Of course there is always the unexpected sneeze Big Brother has when he’s someplace new. It could be the new smells, food aromas, whatever. It’s not the sneeze that is the problem, it’s the projectile booger bomb that always seems to come my way like a mom seeking snot torpedo. I’ve learned to have a keen eye and try to hide or dodge out of the way but my cat like reflexes have turned into slow sloth speed. On numerous occasions I’ve been blessed with a booger bomb while at a nice restaurant or trying to shop. Nothing says I’m a mom like snot stains on your shirt or in one case *gag* on my face. If the sneeze hits me it’s game over.

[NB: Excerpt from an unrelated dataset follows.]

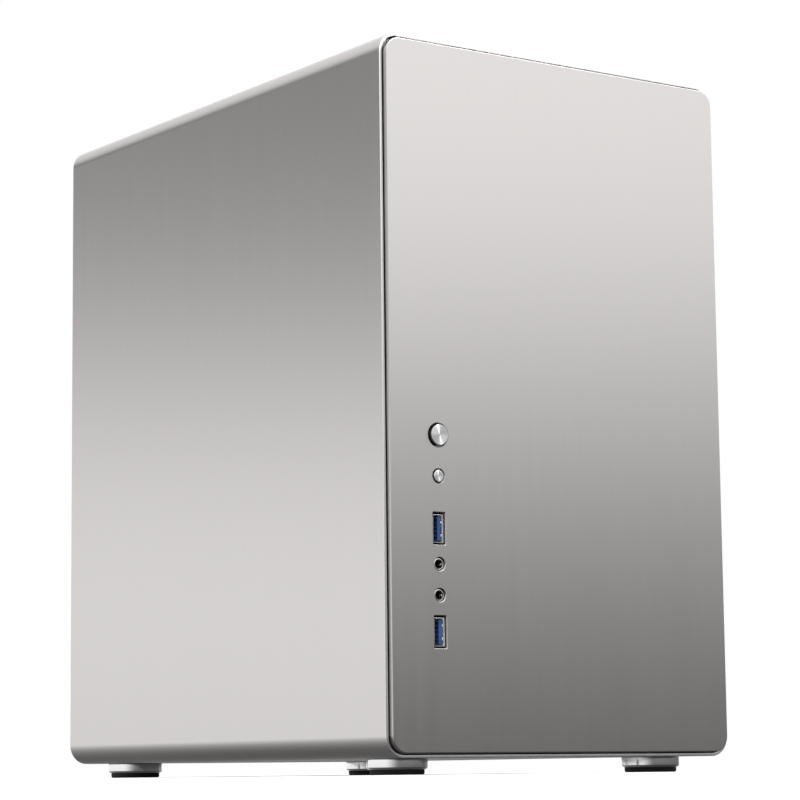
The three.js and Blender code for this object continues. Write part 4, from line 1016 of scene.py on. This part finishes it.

Then there are the jokes the kids play on me. I’m glad they’ve inherited the trickster trait from me, but after watching their father and I play pranks and jokes on each other they’ve become a little too advanced for me. I can’t trust them to do any favors for me because it turns into a prank. Little Brother loves it so much that he jokes around with his teachers and when he had to get an evaluation done he teased the workers. He’s three, I see a career of stunts, pranks, and laughter in his future. I learned my lesson when I asked Big Brother to hand me my glass of water. He put salt in it! Yuck. Another time I asked Little Brother to pick up his two gogurt wrappers and when I walked away he shoved them into my boots. One day we set out to go grocery shopping and the boys thought it would be hilarious to do something to me. I didn’t notice until a kind fellow shopper showed me. Mind you this was a full hour after we had left the house. They took a pair of under wear and taped it to my pant leg. I don’t know when they did it because someone is always hanging onto my leg, but all they did was point at each other when they got busted. At least it was a pair of their underwear. They are too young to know the many uses for gorilla tape! Now I know why that roll ran out so fast. Big Brother has a bunch of money saved up, who knows, maybe his dad pays him to come up with these schemes.

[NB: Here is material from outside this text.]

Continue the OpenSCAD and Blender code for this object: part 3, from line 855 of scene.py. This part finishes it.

Other highlights are my shirt being used as a Kleenex, doesn’t matter if I’m home or in public. No amount of timeouts or consequences seem to fase little brother. It’s about the worst habit besides picking his nose. There is no shame in his game. Tell him not to pick his nose and I turn into the human snot rag. The announcements about who farted and proudly claiming it for all to hear never gets old to them, even though I beg them not to share their bathroom humor. There is plenty more I could add but let’s be honest, when it comes to kids there is no end to the awkward files.